Decades after the films Hughes wrote and directed perfectly caught the zeitgeist of a certain era, fans got a reminder of just how important those goofy films were to their youth. Certainly they made us laugh. And certainly, they introduced the world to Molly Ringwald, Macaulay Culkin, Matthew Broderick and Judd Nelson's nostrils.

But more than anything else, they cemented the idea that not being the coolest kid in school was perfectly OK; sit back, have a laugh, grow up and everything will get better.

In Ringwald, red-haired girls who weren't particularly self-assured realized someone out there might think they're beautiful, thanks to films like "Sixteen Candles" and "Pretty in Pink."

Anthony Michael Hall's Geek in "Sixteen Candles" showed those pre-growth spurt freshman boys might just be a lot of fun (and have a clean, close shave).

The hero of "Ferris Bueller's Day Off" showed that you didn't have to be the jock or the rich kid to have a certain kind of charm. Those were five stereotypes, to be sure, in "The Breakfast Club," but they showed how high school students would find common ground when the enemy is an uptight principal and a day in detention.

Hughes' details were so perfect that the teeny tiny "Sixteen Candles" role of girl in a back brace who couldn't manage a bubbler without splashing herself in the face would grow up to be Joan Cusack (or, as it happens, the writer of this article).

In Hughes' hands, being a teenager was fun and came with an excellent soundtrack. It wasn't the torture of James Dean in
"Rebel Without a Cause" or Warren Beatty and Natalie Wood in "Splendor in the Grass."

It wasn't a horror show like "Carrie," "Halloween" or "Friday the 13th."

Hughes didn't own the '80s because films like "Risky Business," "Fast Times at Ridgemont High" and "Say Anything" found pieces of perfection, too.

Certainly Hughes' stuff wasn't all perfect. He threw Jon Cryer's Ducky under a bus because somehow Andrew McCarthy's wussy Blane was a better fit for Ringwald's Andie in "Pretty in Pink." Ducky-like boys, circa 1986, are still bitter.

Hughes didn't just settle for the teen world. There were the bickering adults in "Planes, Trains and Automobiles." When he started pitting adults vs. kids, as in "Uncle Buck" and "Home Alone," he found a new niche. But by then, as Rita Kempley wrote in 1989 as the quintessential backhanded compliment in the Washington Post, "A Hughes movie offers the kind of reliability you expect from major household appliances or a good set of radials."

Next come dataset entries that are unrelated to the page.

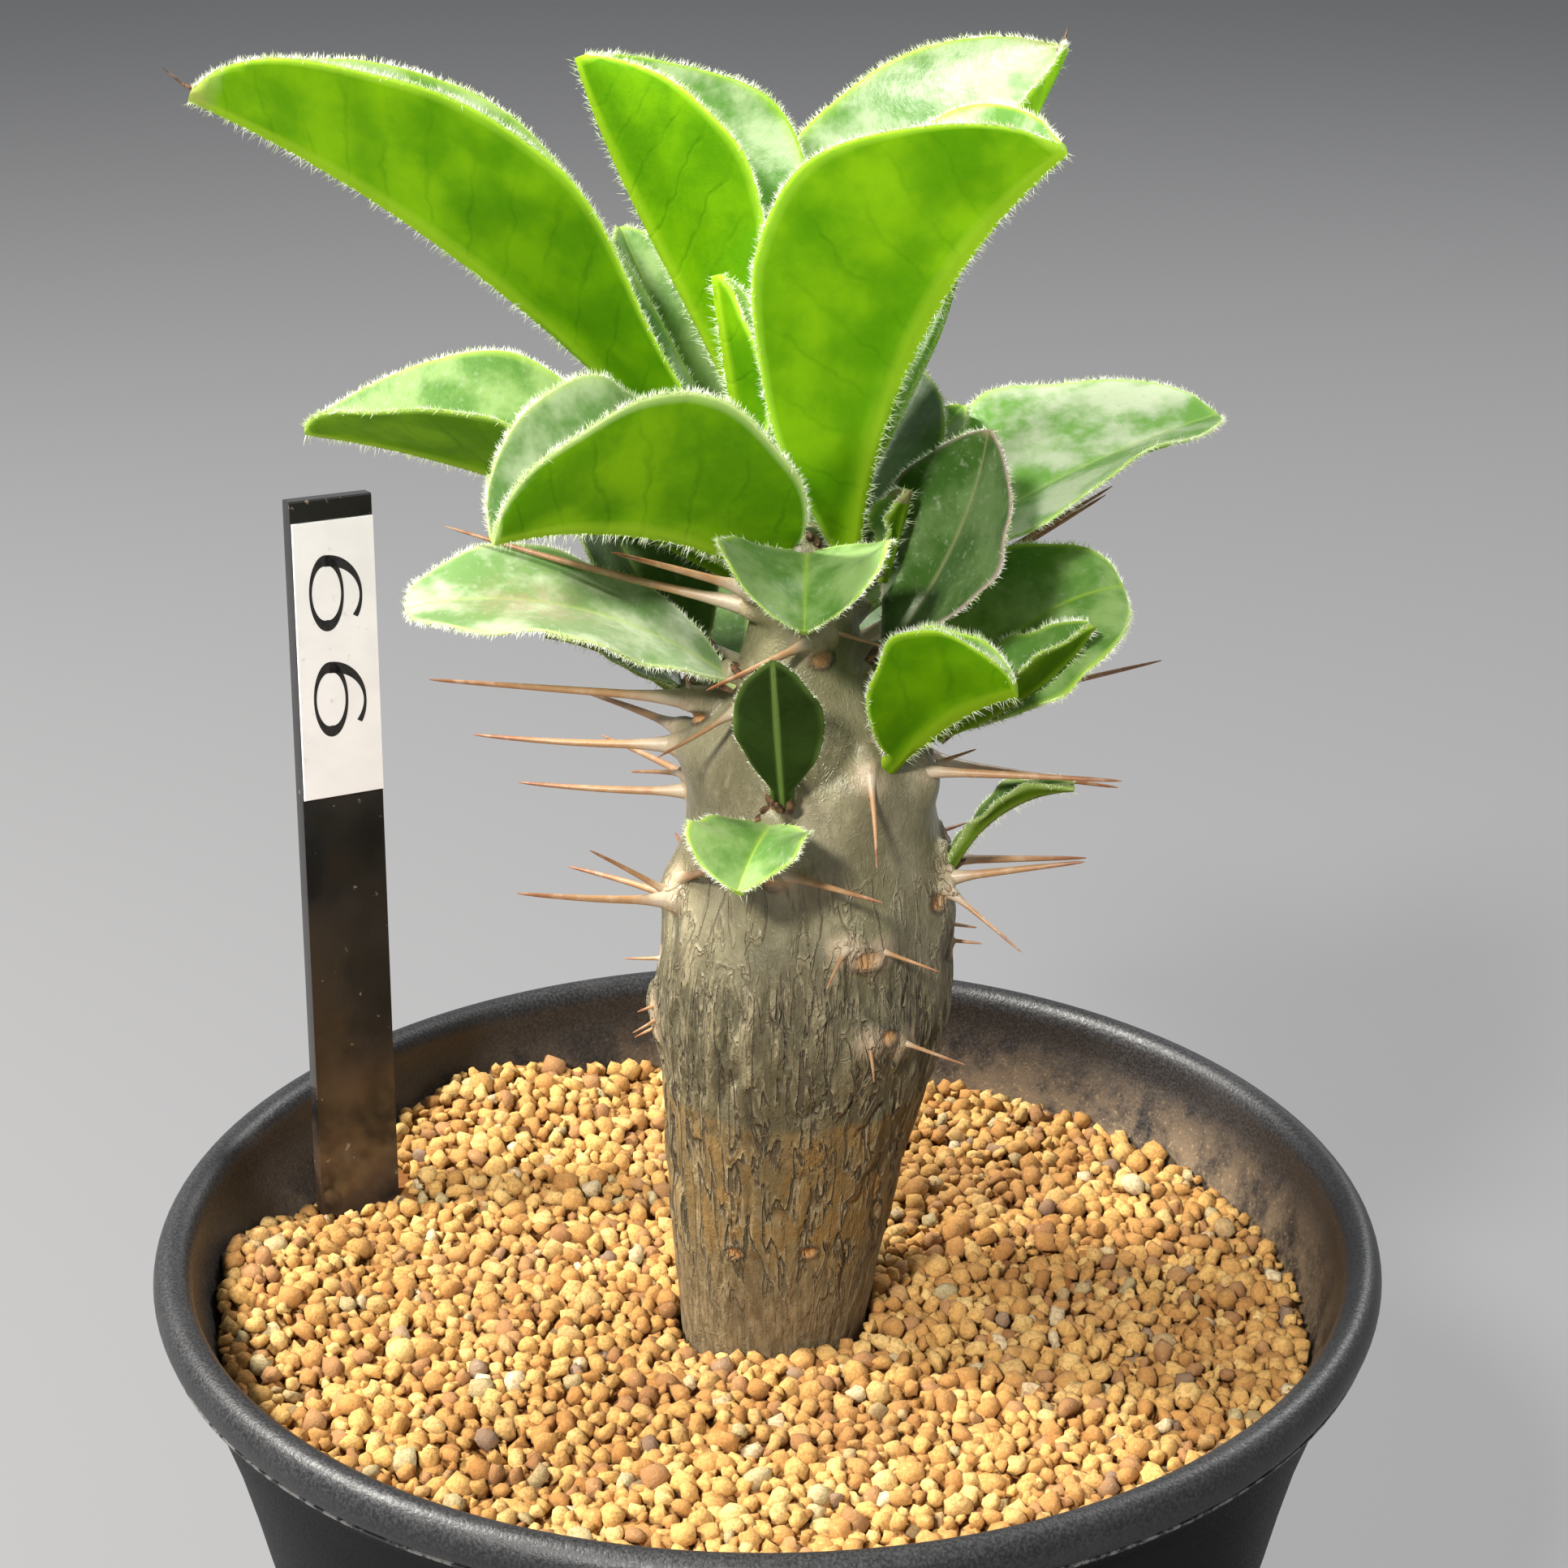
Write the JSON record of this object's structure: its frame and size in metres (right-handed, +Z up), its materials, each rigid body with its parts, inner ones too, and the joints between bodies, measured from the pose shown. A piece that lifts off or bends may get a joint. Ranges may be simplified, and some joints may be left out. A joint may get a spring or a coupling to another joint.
{
  "type": "potted kudu lily",
  "caption": "Succulent plant with a swollen spiny stem and folded fleshy leaves, standing in clay grit in a round plastic nursery pot with a plant tag.",
  "frame": {"origin": "centre of the pot's foot ring, on the surface that the pot stands on", "axes": "+Z up along the pot's axis, -Y towards the front that the picture shows, +X to the right as seen from the front"},
  "size_m": [0.135, 0.135, 0.2443],
  "materials": {
    "pot_plastic": "satin dark grey moulded plastic with a fine speckle",
    "grit": "dull golden tan baked clay grains",
    "bark": "smooth grey-green above, fissured grey-brown below, orange-brown spines",
    "leaf": "fleshy green, satin, with pale bristly margins",
    "tag_plastic": "glossy black",
    "tape": "matt white tape with a black printed number"
  },
  "bodies": {
    "root": {"pot": "pot_plastic", "soil": "grit", "stem": "bark", "leaf_01": "leaf", "leaf_02": "leaf", "leaf_03": "leaf", "leaf_04": "leaf", "leaf_05": "leaf", "leaf_06": "leaf", "leaf_07": "leaf", "leaf_08": "leaf", "leaf_09": "leaf", "leaf_10": "leaf", "leaf_11": "leaf", "leaf_12": "leaf", "leaf_13": "leaf", "leaf_14": "leaf", "leaf_15": "leaf", "leaf_16": "leaf", "leaf_17": "leaf", "leaf_18": "leaf", "leaf_19": "leaf", "leaf_20": "leaf", "leaf_21": "leaf", "leaf_22": "leaf", "leaf_23": "leaf", "leaf_24": "leaf", "leaf_25": "leaf", "leaf_26": "leaf", "tag": "tag_plastic", "tag_tape": "tape"}
  },
  "joints": []
}
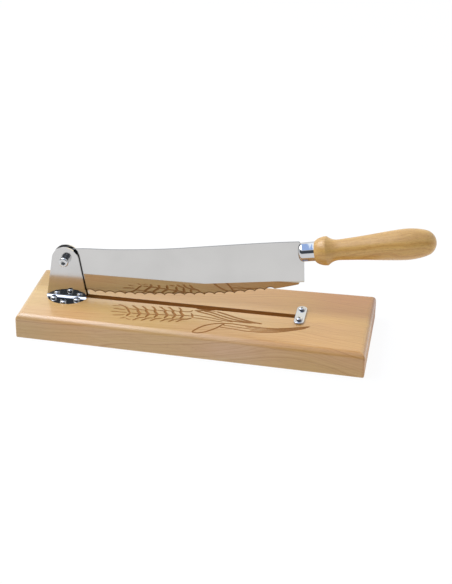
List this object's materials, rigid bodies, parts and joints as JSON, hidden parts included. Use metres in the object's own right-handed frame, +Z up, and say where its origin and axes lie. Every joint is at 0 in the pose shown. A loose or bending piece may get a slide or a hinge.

Ouch. Not a good way to end the decade. Is it any wonder he changed his name on the credits for later films to Edmond Dantes?

For the rest of his career, Hughes was mostly associated with family fare such more in the "Home Alone" series, the
"Beethoven" series and Disney screenplays such as "Flubber" and "101 Dalmatians."

Even so, the best of his '80s stuff is more than appropriate for families to watch together even today.

Hughes was only 59 when he died Thursday. But when he had his string of hits he was younger than most of the people now mourning his death most. They've shed their headgear, their back braces and their Casio keyboards.

Now they've traded them in for Blackberrys, laptops and smartphones, showing that Geek Culture reigns supreme because really, it wasn't so bad to be a misfit after all. And more than anyone else, we have John Hughes to thank for that.